• Given problem:
Please repeat all of the listing exactly.

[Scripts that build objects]
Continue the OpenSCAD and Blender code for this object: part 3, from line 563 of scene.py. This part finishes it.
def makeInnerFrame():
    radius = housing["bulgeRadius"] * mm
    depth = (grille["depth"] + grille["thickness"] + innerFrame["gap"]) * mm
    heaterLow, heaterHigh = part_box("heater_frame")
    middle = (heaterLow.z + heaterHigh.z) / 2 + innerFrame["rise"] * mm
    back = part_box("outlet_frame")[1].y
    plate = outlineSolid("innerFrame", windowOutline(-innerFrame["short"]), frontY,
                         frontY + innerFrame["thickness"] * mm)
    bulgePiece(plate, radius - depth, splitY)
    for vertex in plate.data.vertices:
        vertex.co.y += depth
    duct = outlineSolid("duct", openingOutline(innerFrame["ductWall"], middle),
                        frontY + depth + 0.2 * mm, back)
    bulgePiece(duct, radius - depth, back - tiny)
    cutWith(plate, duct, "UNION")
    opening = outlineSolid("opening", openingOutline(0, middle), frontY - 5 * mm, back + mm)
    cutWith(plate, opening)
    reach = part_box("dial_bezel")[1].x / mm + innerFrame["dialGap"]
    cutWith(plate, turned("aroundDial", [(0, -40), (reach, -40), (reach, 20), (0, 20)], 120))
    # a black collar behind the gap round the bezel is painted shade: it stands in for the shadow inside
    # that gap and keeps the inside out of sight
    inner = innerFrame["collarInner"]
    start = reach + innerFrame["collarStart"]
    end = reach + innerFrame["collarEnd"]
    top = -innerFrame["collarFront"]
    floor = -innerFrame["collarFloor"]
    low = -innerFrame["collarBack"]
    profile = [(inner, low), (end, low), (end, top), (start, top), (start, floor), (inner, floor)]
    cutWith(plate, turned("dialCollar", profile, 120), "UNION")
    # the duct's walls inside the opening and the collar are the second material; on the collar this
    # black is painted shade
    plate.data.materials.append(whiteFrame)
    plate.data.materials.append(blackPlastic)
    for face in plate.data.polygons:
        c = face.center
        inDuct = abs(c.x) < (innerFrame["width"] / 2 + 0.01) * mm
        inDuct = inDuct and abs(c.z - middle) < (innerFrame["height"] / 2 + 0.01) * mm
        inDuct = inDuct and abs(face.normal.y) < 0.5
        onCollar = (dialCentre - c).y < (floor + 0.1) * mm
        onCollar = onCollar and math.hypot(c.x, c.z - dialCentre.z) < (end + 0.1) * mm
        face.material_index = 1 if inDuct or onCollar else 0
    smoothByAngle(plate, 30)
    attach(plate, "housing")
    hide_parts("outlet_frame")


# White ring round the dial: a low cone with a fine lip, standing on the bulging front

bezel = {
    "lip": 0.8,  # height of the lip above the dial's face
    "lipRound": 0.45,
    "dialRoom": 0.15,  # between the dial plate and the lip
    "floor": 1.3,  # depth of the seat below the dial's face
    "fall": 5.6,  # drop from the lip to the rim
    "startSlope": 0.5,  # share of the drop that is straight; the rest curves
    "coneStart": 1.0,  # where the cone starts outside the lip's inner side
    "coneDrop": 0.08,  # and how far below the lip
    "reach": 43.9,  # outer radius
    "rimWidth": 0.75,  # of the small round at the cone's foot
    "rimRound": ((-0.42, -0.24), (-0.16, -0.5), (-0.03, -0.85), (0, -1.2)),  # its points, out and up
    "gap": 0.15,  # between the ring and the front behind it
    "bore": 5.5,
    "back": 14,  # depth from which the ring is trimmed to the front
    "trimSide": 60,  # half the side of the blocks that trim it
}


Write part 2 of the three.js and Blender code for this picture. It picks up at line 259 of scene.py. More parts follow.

• Exercise answer:
Continue the OpenSCAD and Blender code for this object: part 3, from line 563 of scene.py. This part finishes it.
def makeInnerFrame():
    radius = housing["bulgeRadius"] * mm
    depth = (grille["depth"] + grille["thickness"] + innerFrame["gap"]) * mm
    heaterLow, heaterHigh = part_box("heater_frame")
    middle = (heaterLow.z + heaterHigh.z) / 2 + innerFrame["rise"] * mm
    back = part_box("outlet_frame")[1].y
    plate = outlineSolid("innerFrame", windowOutline(-innerFrame["short"]), frontY,
                         frontY + innerFrame["thickness"] * mm)
    bulgePiece(plate, radius - depth, splitY)
    for vertex in plate.data.vertices:
        vertex.co.y += depth
    duct = outlineSolid("duct", openingOutline(innerFrame["ductWall"], middle),
                        frontY + depth + 0.2 * mm, back)
    bulgePiece(duct, radius - depth, back - tiny)
    cutWith(plate, duct, "UNION")
    opening = outlineSolid("opening", openingOutline(0, middle), frontY - 5 * mm, back + mm)
    cutWith(plate, opening)
    reach = part_box("dial_bezel")[1].x / mm + innerFrame["dialGap"]
    cutWith(plate, turned("aroundDial", [(0, -40), (reach, -40), (reach, 20), (0, 20)], 120))
    # a black collar behind the gap round the bezel is painted shade: it stands in for the shadow inside
    # that gap and keeps the inside out of sight
    inner = innerFrame["collarInner"]
    start = reach + innerFrame["collarStart"]
    end = reach + innerFrame["collarEnd"]
    top = -innerFrame["collarFront"]
    floor = -innerFrame["collarFloor"]
    low = -innerFrame["collarBack"]
    profile = [(inner, low), (end, low), (end, top), (start, top), (start, floor), (inner, floor)]
    cutWith(plate, turned("dialCollar", profile, 120), "UNION")
    # the duct's walls inside the opening and the collar are the second material; on the collar this
    # black is painted shade
    plate.data.materials.append(whiteFrame)
    plate.data.materials.append(blackPlastic)
    for face in plate.data.polygons:
        c = face.center
        inDuct = abs(c.x) < (innerFrame["width"] / 2 + 0.01) * mm
        inDuct = inDuct and abs(c.z - middle) < (innerFrame["height"] / 2 + 0.01) * mm
        inDuct = inDuct and abs(face.normal.y) < 0.5
        onCollar = (dialCentre - c).y < (floor + 0.1) * mm
        onCollar = onCollar and math.hypot(c.x, c.z - dialCentre.z) < (end + 0.1) * mm
        face.material_index = 1 if inDuct or onCollar else 0
    smoothByAngle(plate, 30)
    attach(plate, "housing")
    hide_parts("outlet_frame")


# White ring round the dial: a low cone with a fine lip, standing on the bulging front

bezel = {
    "lip": 0.8,  # height of the lip above the dial's face
    "lipRound": 0.45,
    "dialRoom": 0.15,  # between the dial plate and the lip
    "floor": 1.3,  # depth of the seat below the dial's face
    "fall": 5.6,  # drop from the lip to the rim
    "startSlope": 0.5,  # share of the drop that is straight; the rest curves
    "coneStart": 1.0,  # where the cone starts outside the lip's inner side
    "coneDrop": 0.08,  # and how far below the lip
    "reach": 43.9,  # outer radius
    "rimWidth": 0.75,  # of the small round at the cone's foot
    "rimRound": ((-0.42, -0.24), (-0.16, -0.5), (-0.03, -0.85), (0, -1.2)),  # its points, out and up
    "gap": 0.15,  # between the ring and the front behind it
    "bore": 5.5,
    "back": 14,  # depth from which the ring is trimmed to the front
    "trimSide": 60,  # half the side of the blocks that trim it
}


Write part 2 of the three.js and Blender code for this picture. It picks up at line 259 of scene.py. More parts follow.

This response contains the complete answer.